One last thing to note is how the film did in release. Both critics and audiences seemed to really enjoy the picture, it made a profit and while some thought that the more physical comedy was a bit over the top – there was no denying that Hitch had made a very sweet and warm-hearted film. Something that would, unfortunately become increasingly unusual as time went on.
Comedy, for Hitchcock, would always be a part of his work – but only on four occasions would Hitch make comedy the complete focus of a picture; The Farmer’s Wife, his next picture Champagne, 1955’s The Trouble With Harry, and 1941’s Mr. And Mrs. Smith. And of the four, this week’s movie is definitely his warmest and most un-Hitchcockian.
And, while The Farmer’s Wife, may not bear many of the Hitchcock trademarks, it still seems to have had an imprint on his future – and especially on The Trouble With Harry.
Hitchcock would never truly be a “rural director” – his eye and his upbringing kept him focussed on the hectic concrete rush of the city, and as Hitch was always a man in pursuit of past success – he stayed where murder and suspicion were most common. And yet, there were times, in the years to come where Hitch found a value is stepping outside of the city and putting himself in an unusual location. And I think the success and fond memories of making The Farmer’s Wife may have helped with that.

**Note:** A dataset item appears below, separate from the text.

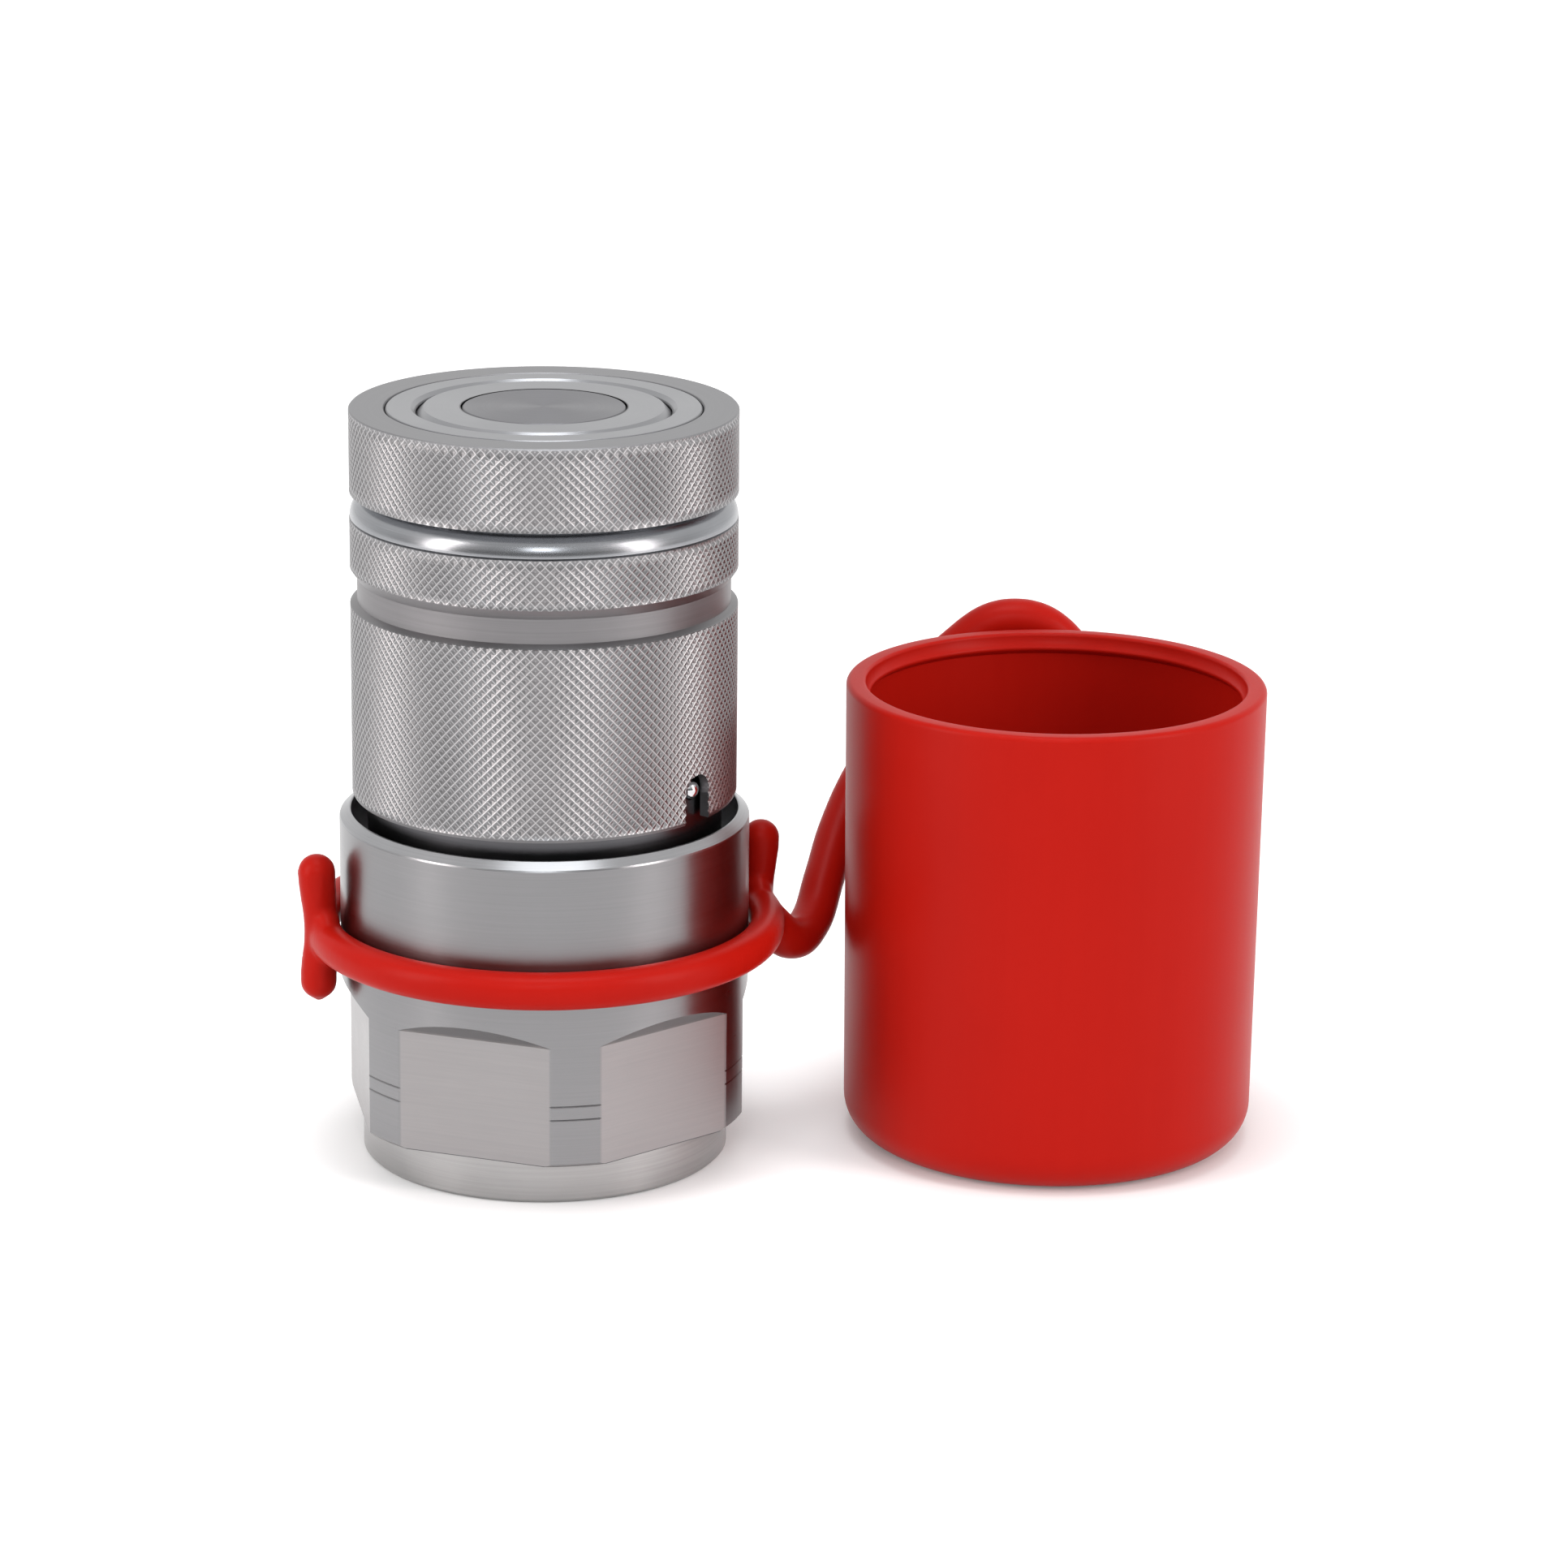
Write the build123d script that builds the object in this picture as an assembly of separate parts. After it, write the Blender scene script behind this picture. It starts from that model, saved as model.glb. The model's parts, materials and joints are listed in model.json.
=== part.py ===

Shadow of a Doubt, The 39 Steps, The Birds, Lifeboat, The Trouble With Harry, these classic films all involved Hitch stepping away from his usual settings – and especially in the case of Harry, the comedy of rural life seems to be something that brought Hitch to vivid life.
So, while The Farmer’s Wife, may not be a classic Hitchcock film – nor iconic in terms of his future style, I think it had a large impact on Hitch as a man – who would come to spend nearly every weekend at his country home, and who would always remember the value and challenge afforded by turning your eye away from the familiar.